▶ **SUPPLIED INFORMATION**
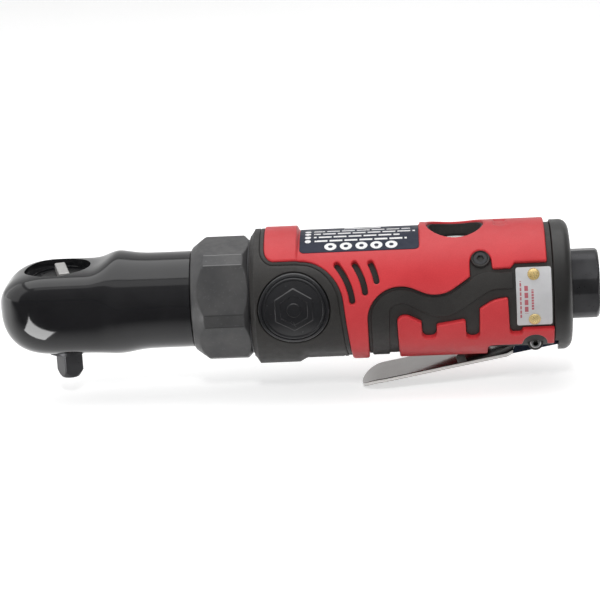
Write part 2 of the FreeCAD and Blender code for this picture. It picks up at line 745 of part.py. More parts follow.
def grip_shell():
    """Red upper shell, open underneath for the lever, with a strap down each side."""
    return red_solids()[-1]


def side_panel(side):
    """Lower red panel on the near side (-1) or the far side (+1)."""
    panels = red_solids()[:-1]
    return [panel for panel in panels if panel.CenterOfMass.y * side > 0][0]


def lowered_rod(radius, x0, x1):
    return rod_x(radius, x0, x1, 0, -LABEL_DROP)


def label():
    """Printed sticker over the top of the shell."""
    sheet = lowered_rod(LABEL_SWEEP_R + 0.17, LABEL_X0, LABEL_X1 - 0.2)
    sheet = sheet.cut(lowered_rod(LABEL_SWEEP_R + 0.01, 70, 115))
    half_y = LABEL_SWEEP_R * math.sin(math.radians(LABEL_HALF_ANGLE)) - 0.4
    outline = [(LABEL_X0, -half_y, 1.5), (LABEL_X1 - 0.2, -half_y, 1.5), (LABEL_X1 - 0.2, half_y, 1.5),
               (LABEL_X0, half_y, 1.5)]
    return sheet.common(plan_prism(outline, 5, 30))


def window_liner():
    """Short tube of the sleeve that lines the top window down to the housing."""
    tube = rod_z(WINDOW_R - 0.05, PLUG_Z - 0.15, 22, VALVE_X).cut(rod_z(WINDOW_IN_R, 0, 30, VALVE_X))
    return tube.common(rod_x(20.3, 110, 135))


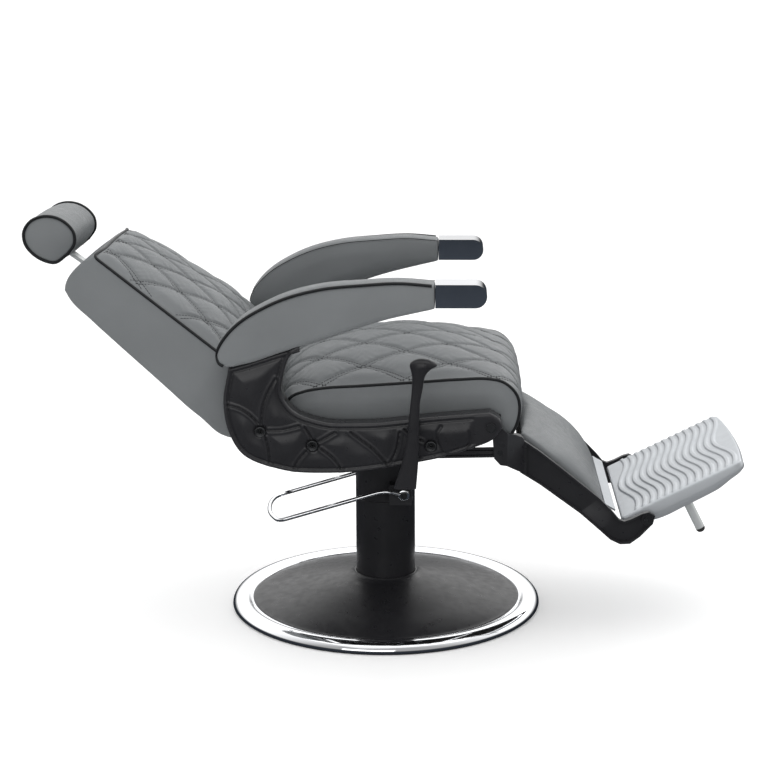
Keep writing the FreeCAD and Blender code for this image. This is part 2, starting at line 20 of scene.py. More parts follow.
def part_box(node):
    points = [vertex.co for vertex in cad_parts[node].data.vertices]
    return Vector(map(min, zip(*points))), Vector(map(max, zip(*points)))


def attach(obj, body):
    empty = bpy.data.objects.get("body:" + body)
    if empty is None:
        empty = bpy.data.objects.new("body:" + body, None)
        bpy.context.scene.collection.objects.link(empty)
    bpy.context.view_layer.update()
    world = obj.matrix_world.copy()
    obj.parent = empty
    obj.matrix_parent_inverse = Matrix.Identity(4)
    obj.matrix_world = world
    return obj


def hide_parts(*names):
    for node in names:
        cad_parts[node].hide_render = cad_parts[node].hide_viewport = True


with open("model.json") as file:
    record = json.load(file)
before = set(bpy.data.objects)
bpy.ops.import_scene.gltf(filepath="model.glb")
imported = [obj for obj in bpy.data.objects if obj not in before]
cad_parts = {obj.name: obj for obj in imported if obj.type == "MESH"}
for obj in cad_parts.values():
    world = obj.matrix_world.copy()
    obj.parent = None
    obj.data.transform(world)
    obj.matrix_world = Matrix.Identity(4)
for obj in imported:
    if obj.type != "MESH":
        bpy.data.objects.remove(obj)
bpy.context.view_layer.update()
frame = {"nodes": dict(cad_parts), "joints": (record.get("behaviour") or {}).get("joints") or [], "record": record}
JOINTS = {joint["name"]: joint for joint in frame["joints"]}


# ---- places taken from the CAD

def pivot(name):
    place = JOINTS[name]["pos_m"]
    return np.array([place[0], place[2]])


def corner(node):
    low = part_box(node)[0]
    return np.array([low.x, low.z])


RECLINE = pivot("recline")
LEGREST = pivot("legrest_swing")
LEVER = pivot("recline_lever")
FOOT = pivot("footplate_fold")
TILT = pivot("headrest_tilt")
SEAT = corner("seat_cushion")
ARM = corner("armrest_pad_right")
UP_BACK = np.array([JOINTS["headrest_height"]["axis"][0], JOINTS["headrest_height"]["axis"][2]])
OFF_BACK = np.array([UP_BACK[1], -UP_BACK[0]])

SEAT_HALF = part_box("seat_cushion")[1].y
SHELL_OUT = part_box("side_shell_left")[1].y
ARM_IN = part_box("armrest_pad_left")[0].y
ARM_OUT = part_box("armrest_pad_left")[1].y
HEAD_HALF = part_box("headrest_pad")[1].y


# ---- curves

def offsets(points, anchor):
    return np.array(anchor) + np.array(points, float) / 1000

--

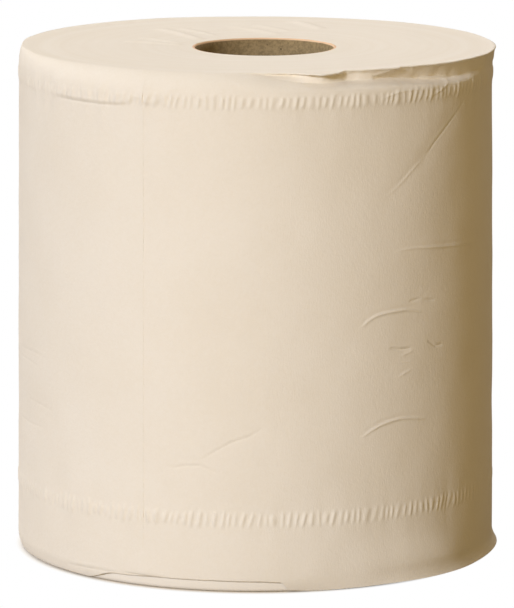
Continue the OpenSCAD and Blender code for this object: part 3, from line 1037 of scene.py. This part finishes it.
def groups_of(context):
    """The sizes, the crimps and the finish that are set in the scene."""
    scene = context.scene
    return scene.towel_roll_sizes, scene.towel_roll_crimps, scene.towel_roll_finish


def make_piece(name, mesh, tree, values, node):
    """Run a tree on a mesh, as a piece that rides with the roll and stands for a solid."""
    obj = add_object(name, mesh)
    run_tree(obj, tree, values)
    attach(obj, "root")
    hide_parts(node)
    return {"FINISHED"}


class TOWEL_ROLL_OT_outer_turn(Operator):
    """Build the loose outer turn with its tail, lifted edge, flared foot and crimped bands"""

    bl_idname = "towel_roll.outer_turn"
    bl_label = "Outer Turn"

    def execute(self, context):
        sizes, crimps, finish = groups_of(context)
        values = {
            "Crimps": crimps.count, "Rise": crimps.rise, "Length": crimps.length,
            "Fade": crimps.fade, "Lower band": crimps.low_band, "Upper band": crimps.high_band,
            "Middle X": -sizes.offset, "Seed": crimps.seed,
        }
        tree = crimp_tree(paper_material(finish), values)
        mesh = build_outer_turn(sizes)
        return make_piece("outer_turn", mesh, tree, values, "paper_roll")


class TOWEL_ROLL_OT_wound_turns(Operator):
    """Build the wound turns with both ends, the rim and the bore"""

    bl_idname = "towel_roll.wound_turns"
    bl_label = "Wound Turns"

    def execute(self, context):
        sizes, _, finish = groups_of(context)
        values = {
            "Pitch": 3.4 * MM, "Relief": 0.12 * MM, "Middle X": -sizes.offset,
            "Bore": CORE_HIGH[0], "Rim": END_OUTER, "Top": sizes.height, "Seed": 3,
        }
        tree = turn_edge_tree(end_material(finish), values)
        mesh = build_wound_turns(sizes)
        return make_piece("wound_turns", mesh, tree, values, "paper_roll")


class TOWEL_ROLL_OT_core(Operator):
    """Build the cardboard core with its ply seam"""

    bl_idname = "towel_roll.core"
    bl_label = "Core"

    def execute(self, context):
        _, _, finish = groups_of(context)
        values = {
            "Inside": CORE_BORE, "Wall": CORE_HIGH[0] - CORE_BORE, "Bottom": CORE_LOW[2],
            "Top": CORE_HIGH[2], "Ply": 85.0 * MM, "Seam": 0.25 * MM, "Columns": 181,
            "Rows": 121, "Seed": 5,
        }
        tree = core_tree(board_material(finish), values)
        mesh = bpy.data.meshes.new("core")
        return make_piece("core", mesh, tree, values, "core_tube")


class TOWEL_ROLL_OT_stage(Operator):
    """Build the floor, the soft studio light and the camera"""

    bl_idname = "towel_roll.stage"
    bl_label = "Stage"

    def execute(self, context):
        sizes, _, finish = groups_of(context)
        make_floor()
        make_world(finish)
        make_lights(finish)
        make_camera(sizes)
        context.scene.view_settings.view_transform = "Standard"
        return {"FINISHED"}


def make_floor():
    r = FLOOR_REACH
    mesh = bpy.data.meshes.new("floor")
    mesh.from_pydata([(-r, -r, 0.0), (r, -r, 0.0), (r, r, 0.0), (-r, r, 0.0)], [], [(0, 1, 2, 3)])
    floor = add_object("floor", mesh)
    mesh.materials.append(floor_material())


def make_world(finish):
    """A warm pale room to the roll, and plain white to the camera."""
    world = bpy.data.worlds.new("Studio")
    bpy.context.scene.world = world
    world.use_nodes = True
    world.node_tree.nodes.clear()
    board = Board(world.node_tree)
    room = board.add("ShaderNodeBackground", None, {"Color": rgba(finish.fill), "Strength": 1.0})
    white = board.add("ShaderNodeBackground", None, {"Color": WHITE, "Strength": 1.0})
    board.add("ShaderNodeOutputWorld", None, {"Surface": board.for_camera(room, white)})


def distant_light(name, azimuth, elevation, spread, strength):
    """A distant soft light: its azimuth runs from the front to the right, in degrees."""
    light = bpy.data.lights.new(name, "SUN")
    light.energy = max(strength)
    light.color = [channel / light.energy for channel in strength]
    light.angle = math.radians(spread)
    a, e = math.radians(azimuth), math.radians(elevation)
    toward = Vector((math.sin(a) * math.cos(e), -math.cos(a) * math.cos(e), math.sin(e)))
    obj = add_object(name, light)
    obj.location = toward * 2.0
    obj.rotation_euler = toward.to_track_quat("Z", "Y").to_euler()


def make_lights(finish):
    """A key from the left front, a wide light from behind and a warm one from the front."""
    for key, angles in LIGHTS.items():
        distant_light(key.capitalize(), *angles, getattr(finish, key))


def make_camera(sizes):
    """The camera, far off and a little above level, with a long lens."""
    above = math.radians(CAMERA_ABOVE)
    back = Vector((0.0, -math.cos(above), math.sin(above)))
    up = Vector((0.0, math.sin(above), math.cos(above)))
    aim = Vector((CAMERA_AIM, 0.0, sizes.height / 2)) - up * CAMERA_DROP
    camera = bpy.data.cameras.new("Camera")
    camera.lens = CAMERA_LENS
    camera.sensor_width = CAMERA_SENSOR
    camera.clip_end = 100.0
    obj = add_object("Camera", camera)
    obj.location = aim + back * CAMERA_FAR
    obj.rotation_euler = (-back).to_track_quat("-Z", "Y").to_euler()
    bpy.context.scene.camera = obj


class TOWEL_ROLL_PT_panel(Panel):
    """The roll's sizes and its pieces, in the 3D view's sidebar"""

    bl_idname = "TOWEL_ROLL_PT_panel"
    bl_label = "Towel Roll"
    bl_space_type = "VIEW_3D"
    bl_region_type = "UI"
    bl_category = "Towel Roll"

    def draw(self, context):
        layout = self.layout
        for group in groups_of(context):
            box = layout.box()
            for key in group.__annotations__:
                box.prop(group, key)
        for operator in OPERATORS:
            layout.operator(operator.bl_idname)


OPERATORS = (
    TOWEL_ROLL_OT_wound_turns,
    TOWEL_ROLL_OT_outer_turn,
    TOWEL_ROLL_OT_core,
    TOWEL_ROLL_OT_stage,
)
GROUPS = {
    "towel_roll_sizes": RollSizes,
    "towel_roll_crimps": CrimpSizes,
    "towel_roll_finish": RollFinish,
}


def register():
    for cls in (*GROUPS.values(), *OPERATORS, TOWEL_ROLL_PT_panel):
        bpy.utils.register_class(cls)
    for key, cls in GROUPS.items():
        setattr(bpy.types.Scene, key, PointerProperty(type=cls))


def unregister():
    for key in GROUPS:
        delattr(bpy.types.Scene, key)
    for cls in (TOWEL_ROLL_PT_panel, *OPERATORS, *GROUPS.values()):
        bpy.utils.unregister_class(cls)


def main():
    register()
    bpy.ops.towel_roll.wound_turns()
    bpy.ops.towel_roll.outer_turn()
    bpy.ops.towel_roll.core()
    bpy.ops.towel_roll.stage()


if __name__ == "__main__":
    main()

▶ **PROBLEM TO SOLVE**
Make an exact transcription of the lines from the line with "Write part 2" through the line with "return rod_x(radius, x0, x1, 0, -LABEL_DROP)", inclusive, omitting all others.

▶ **RESULT OF THE TASK**
Write part 2 of the FreeCAD and Blender code for this picture. It picks up at line 745 of part.py. More parts follow.
def grip_shell():
    """Red upper shell, open underneath for the lever, with a strap down each side."""
    return red_solids()[-1]


def side_panel(side):
    """Lower red panel on the near side (-1) or the far side (+1)."""
    panels = red_solids()[:-1]
    return [panel for panel in panels if panel.CenterOfMass.y * side > 0][0]


def lowered_rod(radius, x0, x1):
    return rod_x(radius, x0, x1, 0, -LABEL_DROP)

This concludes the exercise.